By shifting the focus point to the mouthpiece, more of the trumpet exhibits the beautiful bokeh (out of focus highlights) created by the lens.
black and white trumpet compressed view
Time for a different perspective. Notice that the mouthpiece and bell of the trumpet are sharp. That requires a very deep depth of field. With my camera on a tripod pointing straight down, I made a series of images and then combined them to create this effect (focus stacking). The unusual perspective seems to flatten the trumpet and shows it in a unique way.
trumpet and music
Turning the trumpet with the bell pointing up, I again created an impression with shallow depth of field. The sheet music from Julien’s case was added afterward.
music flowing out of trumpet
The Sound of Music!
After making a few images, I had to scratch my head for new ideas. The light from my flashlight came from behind, allowing me to highlight the edges of the buttons and slides. The ‘sound waves’ were created by moving the camera over the trumpet while the shutter was open (intentional camera movement). Then, the two images were combined.
trumpet in storage box
At the end of the project, I had the idea to put the trumpet in some kind of box or case. Julien’s case didn’t offer the look I was after so this piece of furniture from our entry hall was called into service.
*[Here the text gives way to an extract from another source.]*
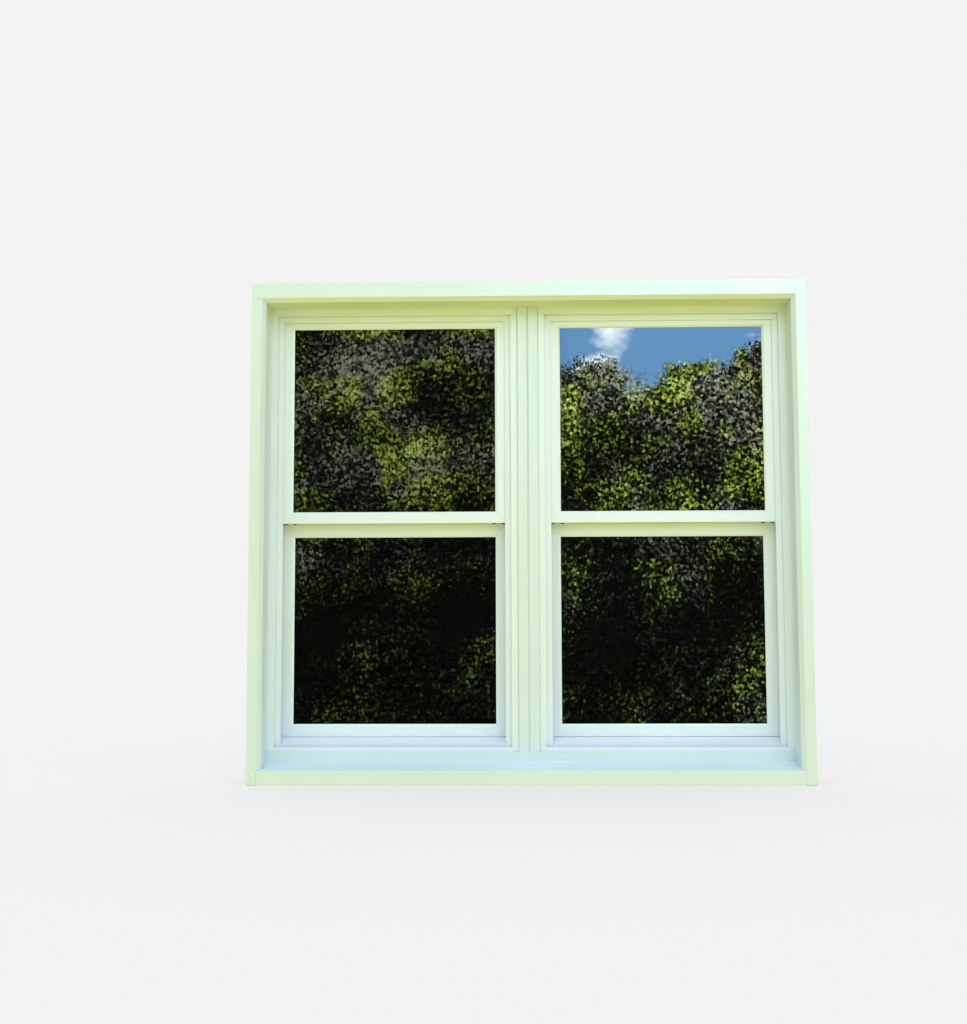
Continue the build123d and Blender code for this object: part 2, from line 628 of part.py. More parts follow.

Why Photographic Projects?

I love photography projects and encourage students constantly to engage in them. There are many reasons to commit to a project:

  • a project forces the photographer to think ‘outside the box’. My first two compositions above were predictable views of a trumpet but then I was forced to come up with new ideas. Often this becomes difficult but always worth the effort. The result is that I created images I never would have thought of without this push.
  • When people use the word ‘creative’, what does it mean and where does creativity come from? One way to feel more ‘creative’ is to begin a project. This will most definitely result in pictures never seen before and may well fit the definition of creative.
  • When we are successful with a project, we grow in our confidence as a visual artist and are more willing to take on new challenges. Confidence adds to our belief in our own capabilities and this is the fuel that keeps the motor running.
  • Limitation is a key to creating original work. When we limit ourselves in some way, such as only one lens, one small location, just one item, etc, we are forced to think in new ways. Then the effort bears fruit. With my trumpet project, I was limited to one subject and one light source (flashlight).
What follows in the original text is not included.